### PROMPT
Only the lines from the one containing "Continue the FreeCAD" down to the one containing "(34.0, 146.0, 30.0)]" should be printed, exactly as they stand, ends included.

-- begin MATERIAL SUPPLIED --

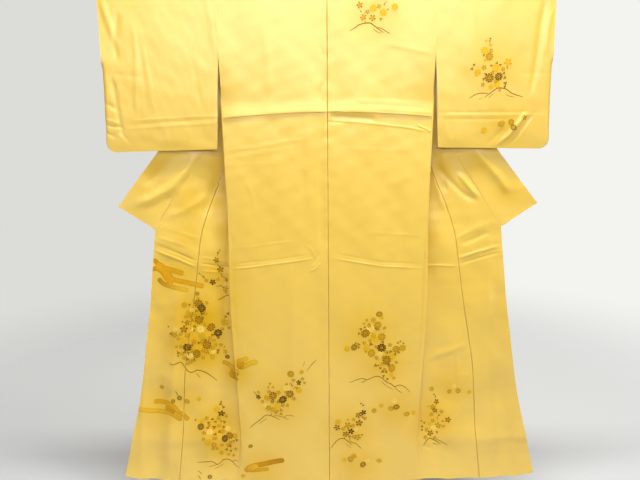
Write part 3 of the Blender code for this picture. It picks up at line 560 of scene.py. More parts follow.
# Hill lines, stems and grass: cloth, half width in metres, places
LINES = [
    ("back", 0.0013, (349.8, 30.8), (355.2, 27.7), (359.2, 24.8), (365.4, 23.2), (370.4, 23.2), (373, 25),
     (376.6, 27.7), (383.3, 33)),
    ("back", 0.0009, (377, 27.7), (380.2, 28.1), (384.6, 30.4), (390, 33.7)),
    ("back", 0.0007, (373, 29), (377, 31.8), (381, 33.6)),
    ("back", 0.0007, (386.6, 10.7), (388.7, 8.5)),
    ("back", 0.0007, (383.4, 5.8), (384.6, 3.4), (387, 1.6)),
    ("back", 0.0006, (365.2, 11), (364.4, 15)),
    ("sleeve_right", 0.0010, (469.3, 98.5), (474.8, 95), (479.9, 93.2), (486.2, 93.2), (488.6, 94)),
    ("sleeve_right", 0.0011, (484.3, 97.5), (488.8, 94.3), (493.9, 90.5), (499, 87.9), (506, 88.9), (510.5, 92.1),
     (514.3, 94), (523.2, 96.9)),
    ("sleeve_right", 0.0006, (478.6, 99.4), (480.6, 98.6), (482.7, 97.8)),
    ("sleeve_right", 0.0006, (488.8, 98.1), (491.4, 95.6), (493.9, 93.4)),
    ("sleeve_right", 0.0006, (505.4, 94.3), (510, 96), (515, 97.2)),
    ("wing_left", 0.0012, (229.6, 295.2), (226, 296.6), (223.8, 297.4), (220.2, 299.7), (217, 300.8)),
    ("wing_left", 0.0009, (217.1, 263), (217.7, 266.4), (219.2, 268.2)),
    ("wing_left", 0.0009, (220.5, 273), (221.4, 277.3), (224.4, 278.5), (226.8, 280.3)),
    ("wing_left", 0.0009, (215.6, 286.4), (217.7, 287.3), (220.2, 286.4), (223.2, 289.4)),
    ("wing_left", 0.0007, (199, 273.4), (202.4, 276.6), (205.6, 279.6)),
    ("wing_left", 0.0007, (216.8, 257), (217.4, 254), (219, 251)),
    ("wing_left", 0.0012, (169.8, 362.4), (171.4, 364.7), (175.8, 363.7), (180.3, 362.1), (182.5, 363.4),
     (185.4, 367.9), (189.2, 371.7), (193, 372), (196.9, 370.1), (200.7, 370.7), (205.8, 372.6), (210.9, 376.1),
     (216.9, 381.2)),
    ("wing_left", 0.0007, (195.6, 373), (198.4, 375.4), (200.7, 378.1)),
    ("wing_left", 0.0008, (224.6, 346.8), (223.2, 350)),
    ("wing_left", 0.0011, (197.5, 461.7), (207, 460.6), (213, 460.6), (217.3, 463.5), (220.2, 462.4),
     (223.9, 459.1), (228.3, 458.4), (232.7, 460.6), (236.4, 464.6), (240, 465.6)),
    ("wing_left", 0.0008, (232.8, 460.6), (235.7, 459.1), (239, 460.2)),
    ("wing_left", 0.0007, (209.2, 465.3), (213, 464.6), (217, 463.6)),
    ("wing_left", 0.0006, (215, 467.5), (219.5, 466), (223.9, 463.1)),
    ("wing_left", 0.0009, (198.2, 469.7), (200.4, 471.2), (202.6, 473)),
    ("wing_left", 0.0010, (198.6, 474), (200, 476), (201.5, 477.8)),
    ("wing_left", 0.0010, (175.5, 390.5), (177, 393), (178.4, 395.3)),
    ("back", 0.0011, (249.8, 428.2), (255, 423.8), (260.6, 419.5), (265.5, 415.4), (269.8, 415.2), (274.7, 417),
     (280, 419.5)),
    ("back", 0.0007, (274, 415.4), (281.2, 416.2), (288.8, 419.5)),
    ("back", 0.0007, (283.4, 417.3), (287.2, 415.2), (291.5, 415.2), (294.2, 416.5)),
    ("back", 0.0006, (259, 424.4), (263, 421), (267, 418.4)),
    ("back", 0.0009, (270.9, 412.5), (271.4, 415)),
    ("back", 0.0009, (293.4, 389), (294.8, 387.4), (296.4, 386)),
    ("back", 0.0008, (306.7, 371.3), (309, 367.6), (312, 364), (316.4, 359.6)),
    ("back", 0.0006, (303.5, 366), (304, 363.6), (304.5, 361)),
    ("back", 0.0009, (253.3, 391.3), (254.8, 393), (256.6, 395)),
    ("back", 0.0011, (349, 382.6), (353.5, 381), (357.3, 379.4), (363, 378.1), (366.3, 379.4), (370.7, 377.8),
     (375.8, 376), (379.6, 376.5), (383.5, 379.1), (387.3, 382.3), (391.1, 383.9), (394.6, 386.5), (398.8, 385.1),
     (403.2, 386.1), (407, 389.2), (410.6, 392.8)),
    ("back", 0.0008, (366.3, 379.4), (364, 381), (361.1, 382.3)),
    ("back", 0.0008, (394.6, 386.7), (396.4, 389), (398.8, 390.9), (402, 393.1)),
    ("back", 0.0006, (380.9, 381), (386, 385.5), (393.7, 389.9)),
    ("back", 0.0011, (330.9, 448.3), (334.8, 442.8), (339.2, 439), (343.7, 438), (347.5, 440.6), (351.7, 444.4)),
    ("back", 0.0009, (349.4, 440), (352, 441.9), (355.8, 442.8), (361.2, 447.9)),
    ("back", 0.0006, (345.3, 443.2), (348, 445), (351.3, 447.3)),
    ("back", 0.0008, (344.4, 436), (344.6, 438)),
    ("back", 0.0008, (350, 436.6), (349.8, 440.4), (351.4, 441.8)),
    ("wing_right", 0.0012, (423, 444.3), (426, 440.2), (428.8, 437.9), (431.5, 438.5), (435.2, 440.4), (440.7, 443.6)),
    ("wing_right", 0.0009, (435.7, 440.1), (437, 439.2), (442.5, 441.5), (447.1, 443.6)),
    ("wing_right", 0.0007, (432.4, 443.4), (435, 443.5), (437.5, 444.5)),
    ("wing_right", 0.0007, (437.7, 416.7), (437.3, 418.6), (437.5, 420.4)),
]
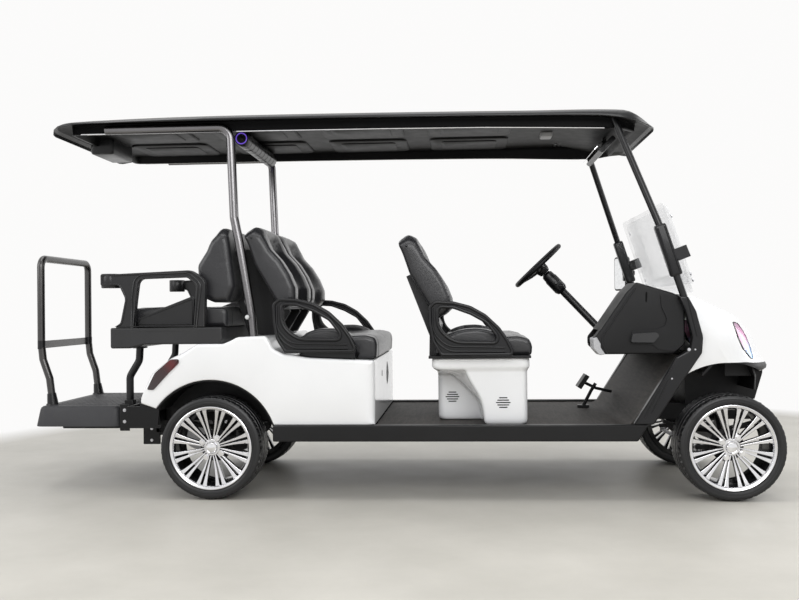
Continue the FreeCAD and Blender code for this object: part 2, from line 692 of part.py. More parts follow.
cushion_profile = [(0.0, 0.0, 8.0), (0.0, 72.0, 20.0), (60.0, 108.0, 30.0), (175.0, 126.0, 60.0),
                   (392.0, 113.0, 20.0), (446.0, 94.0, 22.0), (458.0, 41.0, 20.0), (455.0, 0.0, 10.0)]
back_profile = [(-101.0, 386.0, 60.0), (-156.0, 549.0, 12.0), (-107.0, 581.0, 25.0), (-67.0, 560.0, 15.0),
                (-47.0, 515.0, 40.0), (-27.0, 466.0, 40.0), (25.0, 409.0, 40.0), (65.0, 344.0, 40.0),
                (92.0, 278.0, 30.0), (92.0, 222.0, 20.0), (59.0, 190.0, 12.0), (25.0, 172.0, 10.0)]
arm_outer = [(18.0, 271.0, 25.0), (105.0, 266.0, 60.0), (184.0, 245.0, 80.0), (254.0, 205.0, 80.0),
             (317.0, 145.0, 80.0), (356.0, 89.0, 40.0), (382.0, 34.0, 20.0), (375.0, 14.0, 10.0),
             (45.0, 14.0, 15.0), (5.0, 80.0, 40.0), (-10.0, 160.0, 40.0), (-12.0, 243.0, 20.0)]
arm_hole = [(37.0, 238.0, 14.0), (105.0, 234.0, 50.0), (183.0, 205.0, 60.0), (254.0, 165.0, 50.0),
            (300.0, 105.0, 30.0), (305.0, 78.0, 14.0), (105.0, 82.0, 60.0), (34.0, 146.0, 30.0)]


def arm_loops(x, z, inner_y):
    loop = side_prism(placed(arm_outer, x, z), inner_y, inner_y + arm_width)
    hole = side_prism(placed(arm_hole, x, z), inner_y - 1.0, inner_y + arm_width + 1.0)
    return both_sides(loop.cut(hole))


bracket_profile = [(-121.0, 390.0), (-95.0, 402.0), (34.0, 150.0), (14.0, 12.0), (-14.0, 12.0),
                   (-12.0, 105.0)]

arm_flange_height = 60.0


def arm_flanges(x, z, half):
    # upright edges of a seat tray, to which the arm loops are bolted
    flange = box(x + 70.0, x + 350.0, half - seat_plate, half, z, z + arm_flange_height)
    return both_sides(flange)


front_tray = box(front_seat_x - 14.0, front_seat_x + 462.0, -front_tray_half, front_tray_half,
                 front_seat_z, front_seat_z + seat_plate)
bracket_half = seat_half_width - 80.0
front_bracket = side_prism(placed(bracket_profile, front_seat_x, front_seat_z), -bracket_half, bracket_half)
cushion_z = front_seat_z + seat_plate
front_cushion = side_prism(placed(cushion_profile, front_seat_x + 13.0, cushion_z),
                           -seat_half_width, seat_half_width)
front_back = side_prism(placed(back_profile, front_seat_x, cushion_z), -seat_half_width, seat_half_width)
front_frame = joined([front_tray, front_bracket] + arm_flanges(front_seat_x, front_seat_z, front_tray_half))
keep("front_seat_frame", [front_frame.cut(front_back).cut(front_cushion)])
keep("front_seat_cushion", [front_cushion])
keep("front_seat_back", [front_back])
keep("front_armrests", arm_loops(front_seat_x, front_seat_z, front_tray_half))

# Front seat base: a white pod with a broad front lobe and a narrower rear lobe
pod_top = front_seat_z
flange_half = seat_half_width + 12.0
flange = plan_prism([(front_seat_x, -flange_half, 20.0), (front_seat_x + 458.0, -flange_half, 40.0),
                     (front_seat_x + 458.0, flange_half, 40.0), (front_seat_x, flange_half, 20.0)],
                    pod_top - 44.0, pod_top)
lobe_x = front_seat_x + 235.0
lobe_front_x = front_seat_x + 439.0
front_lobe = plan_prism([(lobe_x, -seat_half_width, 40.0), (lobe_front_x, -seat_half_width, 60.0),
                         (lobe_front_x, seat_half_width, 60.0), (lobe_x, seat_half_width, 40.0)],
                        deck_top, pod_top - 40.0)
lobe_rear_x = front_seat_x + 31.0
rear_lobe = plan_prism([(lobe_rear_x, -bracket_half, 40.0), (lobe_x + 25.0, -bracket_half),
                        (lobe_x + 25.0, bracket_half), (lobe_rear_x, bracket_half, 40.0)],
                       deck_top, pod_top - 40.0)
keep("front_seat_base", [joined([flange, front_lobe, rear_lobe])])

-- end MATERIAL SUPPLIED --

### OUTPUT OF THE TASK
Continue the FreeCAD and Blender code for this object: part 2, from line 692 of part.py. More parts follow.
cushion_profile = [(0.0, 0.0, 8.0), (0.0, 72.0, 20.0), (60.0, 108.0, 30.0), (175.0, 126.0, 60.0),
                   (392.0, 113.0, 20.0), (446.0, 94.0, 22.0), (458.0, 41.0, 20.0), (455.0, 0.0, 10.0)]
back_profile = [(-101.0, 386.0, 60.0), (-156.0, 549.0, 12.0), (-107.0, 581.0, 25.0), (-67.0, 560.0, 15.0),
                (-47.0, 515.0, 40.0), (-27.0, 466.0, 40.0), (25.0, 409.0, 40.0), (65.0, 344.0, 40.0),
                (92.0, 278.0, 30.0), (92.0, 222.0, 20.0), (59.0, 190.0, 12.0), (25.0, 172.0, 10.0)]
arm_outer = [(18.0, 271.0, 25.0), (105.0, 266.0, 60.0), (184.0, 245.0, 80.0), (254.0, 205.0, 80.0),
             (317.0, 145.0, 80.0), (356.0, 89.0, 40.0), (382.0, 34.0, 20.0), (375.0, 14.0, 10.0),
             (45.0, 14.0, 15.0), (5.0, 80.0, 40.0), (-10.0, 160.0, 40.0), (-12.0, 243.0, 20.0)]
arm_hole = [(37.0, 238.0, 14.0), (105.0, 234.0, 50.0), (183.0, 205.0, 60.0), (254.0, 165.0, 50.0),
            (300.0, 105.0, 30.0), (305.0, 78.0, 14.0), (105.0, 82.0, 60.0), (34.0, 146.0, 30.0)]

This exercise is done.